**Task objective:**
Below is a listing; restate from it, character for character, the lines beginning at the line holding "obj.matrix_world = world" and ending at the line holding "bpy.data.objects.remove(obj)", both included.

**Provided material:**
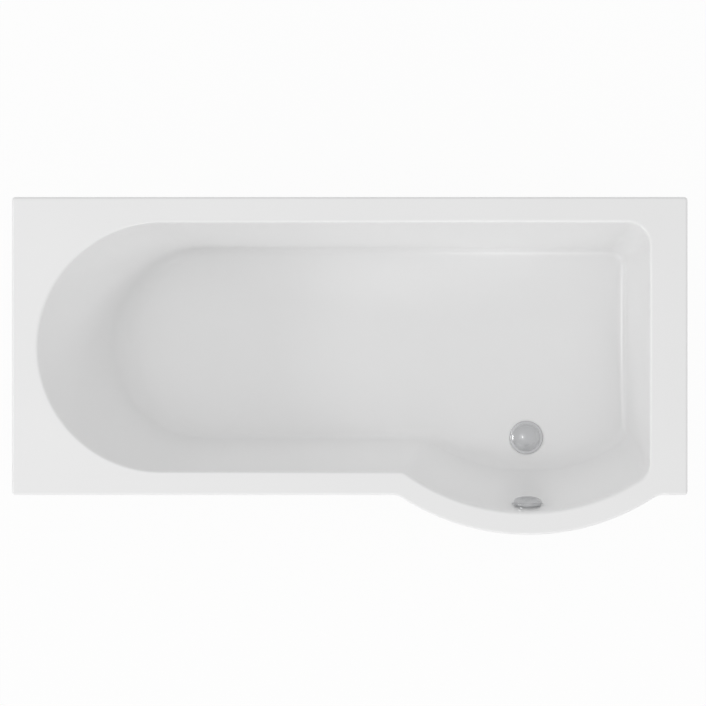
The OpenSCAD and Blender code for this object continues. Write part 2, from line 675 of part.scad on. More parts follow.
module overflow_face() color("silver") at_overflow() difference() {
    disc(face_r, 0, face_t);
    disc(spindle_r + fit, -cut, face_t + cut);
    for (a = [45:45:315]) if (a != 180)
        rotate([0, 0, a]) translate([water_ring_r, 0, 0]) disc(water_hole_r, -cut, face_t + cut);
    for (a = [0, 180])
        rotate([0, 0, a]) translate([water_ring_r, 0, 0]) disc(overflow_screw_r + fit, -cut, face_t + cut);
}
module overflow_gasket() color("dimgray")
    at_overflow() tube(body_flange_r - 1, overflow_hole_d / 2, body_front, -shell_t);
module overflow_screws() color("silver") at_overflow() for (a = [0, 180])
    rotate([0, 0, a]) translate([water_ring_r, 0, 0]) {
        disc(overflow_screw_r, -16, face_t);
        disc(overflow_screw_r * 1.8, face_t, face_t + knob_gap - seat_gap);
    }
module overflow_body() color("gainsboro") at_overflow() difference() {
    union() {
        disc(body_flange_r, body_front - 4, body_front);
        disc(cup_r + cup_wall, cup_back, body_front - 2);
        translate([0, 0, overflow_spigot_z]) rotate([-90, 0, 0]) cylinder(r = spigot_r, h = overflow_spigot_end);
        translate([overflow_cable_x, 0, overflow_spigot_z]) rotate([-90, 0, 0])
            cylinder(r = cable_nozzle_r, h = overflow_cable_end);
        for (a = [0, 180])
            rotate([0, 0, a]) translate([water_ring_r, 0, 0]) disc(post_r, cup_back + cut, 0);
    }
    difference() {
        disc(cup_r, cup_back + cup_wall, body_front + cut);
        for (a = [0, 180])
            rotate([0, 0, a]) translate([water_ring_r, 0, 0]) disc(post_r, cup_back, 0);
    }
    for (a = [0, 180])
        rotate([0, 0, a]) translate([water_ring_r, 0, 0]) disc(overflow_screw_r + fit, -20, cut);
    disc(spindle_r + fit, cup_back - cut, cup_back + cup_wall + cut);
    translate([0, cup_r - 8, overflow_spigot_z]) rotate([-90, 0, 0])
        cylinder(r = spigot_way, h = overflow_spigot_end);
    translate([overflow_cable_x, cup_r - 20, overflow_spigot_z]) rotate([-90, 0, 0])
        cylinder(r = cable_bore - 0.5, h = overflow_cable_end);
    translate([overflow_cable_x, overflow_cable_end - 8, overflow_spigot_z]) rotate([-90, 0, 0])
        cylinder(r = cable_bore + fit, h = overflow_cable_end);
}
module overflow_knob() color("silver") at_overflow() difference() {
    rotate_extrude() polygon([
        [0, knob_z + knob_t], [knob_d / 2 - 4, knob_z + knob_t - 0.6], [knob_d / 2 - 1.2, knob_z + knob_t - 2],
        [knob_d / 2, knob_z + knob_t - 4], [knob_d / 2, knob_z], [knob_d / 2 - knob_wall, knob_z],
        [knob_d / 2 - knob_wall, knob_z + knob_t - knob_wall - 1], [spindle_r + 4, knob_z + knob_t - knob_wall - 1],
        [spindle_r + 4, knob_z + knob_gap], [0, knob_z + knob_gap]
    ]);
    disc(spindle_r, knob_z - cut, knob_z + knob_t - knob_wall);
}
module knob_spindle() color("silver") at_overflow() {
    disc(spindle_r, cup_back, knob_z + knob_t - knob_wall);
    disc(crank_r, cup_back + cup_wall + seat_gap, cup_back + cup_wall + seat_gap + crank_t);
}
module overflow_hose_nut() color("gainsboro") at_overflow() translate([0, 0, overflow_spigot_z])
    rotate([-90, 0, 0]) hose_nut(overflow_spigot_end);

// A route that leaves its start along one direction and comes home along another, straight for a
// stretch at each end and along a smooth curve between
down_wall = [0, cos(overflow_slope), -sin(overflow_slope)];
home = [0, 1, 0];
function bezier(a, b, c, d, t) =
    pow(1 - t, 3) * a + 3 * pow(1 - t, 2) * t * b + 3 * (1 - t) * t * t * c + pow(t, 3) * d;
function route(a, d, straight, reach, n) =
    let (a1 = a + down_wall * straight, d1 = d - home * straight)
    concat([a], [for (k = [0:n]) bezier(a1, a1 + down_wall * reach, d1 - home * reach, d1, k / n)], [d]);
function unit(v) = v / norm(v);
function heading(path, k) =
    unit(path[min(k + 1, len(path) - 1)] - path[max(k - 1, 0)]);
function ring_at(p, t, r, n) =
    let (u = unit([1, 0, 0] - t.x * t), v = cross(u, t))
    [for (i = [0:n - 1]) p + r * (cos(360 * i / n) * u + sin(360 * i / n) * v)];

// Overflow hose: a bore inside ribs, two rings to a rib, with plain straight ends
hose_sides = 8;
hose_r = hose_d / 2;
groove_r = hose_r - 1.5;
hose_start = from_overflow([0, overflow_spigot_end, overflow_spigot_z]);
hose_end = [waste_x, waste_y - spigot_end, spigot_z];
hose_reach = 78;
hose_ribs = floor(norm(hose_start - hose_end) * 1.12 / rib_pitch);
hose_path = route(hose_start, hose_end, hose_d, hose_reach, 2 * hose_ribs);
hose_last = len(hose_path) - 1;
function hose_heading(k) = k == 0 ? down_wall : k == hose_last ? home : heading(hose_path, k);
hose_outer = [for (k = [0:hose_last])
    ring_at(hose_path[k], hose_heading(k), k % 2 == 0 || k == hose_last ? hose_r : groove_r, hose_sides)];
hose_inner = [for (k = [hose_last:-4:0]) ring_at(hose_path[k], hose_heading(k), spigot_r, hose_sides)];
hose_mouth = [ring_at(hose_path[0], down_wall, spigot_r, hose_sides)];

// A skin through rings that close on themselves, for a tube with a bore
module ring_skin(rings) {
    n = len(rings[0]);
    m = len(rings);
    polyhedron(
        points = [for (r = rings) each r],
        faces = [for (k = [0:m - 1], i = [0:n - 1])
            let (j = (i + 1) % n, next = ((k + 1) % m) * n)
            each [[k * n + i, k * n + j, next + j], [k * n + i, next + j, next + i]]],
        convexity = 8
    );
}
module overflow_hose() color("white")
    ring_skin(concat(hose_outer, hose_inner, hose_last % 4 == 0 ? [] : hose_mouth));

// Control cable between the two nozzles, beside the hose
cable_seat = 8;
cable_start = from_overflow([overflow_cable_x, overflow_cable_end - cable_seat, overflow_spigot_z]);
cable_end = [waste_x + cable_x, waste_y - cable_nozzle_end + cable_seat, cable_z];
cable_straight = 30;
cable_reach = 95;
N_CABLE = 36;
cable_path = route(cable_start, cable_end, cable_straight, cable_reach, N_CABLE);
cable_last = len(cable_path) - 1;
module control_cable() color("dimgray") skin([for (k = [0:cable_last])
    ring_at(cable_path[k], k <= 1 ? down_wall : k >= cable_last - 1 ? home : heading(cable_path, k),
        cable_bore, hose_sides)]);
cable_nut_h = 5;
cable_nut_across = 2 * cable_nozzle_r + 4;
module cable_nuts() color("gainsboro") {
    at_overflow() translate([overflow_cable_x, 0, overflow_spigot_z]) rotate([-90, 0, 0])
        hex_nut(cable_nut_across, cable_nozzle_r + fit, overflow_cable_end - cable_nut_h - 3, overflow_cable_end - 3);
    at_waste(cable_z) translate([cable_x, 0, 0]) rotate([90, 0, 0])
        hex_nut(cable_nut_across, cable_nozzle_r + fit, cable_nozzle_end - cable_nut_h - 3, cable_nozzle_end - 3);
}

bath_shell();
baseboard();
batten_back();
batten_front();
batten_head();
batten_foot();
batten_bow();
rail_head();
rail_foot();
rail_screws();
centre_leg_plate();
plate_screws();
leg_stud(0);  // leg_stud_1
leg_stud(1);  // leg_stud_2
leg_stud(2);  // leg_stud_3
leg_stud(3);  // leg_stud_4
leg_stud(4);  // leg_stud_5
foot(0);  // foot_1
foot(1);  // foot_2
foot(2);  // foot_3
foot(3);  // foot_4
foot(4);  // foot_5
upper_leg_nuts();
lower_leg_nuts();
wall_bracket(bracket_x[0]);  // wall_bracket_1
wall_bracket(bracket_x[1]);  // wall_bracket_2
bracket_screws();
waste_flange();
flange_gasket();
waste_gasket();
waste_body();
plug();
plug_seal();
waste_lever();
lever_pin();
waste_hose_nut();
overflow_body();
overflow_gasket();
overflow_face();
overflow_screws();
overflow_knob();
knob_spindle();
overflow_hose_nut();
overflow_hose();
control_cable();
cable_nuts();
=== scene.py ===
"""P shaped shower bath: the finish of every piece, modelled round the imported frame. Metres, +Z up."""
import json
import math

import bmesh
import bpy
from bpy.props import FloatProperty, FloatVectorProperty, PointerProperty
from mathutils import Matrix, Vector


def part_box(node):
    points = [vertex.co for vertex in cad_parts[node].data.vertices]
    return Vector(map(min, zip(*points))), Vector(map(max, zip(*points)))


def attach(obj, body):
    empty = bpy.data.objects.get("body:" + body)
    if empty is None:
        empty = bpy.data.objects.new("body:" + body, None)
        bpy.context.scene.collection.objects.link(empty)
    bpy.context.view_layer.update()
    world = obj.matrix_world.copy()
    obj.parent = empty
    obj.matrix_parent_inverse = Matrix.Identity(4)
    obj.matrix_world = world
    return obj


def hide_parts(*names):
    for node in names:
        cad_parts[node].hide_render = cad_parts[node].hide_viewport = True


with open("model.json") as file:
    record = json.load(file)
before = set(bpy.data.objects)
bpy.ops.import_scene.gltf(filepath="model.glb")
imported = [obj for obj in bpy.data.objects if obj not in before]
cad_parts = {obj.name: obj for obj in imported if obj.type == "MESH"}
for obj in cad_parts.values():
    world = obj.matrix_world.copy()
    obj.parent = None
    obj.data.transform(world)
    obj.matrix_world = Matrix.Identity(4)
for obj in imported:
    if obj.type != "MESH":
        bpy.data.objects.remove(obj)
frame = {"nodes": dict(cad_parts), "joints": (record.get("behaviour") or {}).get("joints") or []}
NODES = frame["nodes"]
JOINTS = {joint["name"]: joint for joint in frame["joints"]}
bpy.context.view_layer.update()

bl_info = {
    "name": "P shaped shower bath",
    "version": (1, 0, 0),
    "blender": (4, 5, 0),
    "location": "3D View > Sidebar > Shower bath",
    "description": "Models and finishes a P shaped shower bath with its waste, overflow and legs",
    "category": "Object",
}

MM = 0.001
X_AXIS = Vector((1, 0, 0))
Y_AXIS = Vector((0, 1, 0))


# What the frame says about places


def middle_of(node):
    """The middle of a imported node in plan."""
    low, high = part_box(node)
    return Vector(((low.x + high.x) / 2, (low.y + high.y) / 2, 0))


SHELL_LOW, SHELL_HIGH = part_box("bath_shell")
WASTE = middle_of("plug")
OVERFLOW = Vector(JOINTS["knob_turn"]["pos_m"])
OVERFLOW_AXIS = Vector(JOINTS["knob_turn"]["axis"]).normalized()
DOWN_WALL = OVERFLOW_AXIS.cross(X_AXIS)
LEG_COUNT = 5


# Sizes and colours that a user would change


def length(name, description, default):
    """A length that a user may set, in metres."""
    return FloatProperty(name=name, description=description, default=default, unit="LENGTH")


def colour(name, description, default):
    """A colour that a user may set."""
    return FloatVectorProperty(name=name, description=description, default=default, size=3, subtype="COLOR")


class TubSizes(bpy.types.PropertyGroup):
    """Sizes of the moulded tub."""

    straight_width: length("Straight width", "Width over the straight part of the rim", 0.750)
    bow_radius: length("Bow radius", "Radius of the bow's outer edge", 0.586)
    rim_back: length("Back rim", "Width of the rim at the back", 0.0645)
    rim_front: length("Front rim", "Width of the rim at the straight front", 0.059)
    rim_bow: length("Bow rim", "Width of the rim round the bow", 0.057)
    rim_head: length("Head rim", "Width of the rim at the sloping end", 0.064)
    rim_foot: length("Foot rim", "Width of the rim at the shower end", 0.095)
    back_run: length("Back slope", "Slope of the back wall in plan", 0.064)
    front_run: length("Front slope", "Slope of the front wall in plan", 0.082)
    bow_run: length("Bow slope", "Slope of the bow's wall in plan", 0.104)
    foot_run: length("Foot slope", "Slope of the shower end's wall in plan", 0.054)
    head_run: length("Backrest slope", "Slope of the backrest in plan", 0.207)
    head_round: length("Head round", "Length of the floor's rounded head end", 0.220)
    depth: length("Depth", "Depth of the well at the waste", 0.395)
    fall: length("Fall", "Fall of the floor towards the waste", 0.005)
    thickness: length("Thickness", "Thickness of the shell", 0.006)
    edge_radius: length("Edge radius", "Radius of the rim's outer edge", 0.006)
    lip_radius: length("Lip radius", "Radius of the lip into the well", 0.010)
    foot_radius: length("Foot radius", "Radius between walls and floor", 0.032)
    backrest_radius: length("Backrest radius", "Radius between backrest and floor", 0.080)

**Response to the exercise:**
    obj.matrix_world = world
    return obj


def hide_parts(*names):
    for node in names:
        cad_parts[node].hide_render = cad_parts[node].hide_viewport = True


with open("model.json") as file:
    record = json.load(file)
before = set(bpy.data.objects)
bpy.ops.import_scene.gltf(filepath="model.glb")
imported = [obj for obj in bpy.data.objects if obj not in before]
cad_parts = {obj.name: obj for obj in imported if obj.type == "MESH"}
for obj in cad_parts.values():
    world = obj.matrix_world.copy()
    obj.parent = None
    obj.data.transform(world)
    obj.matrix_world = Matrix.Identity(4)
for obj in imported:
    if obj.type != "MESH":
        bpy.data.objects.remove(obj)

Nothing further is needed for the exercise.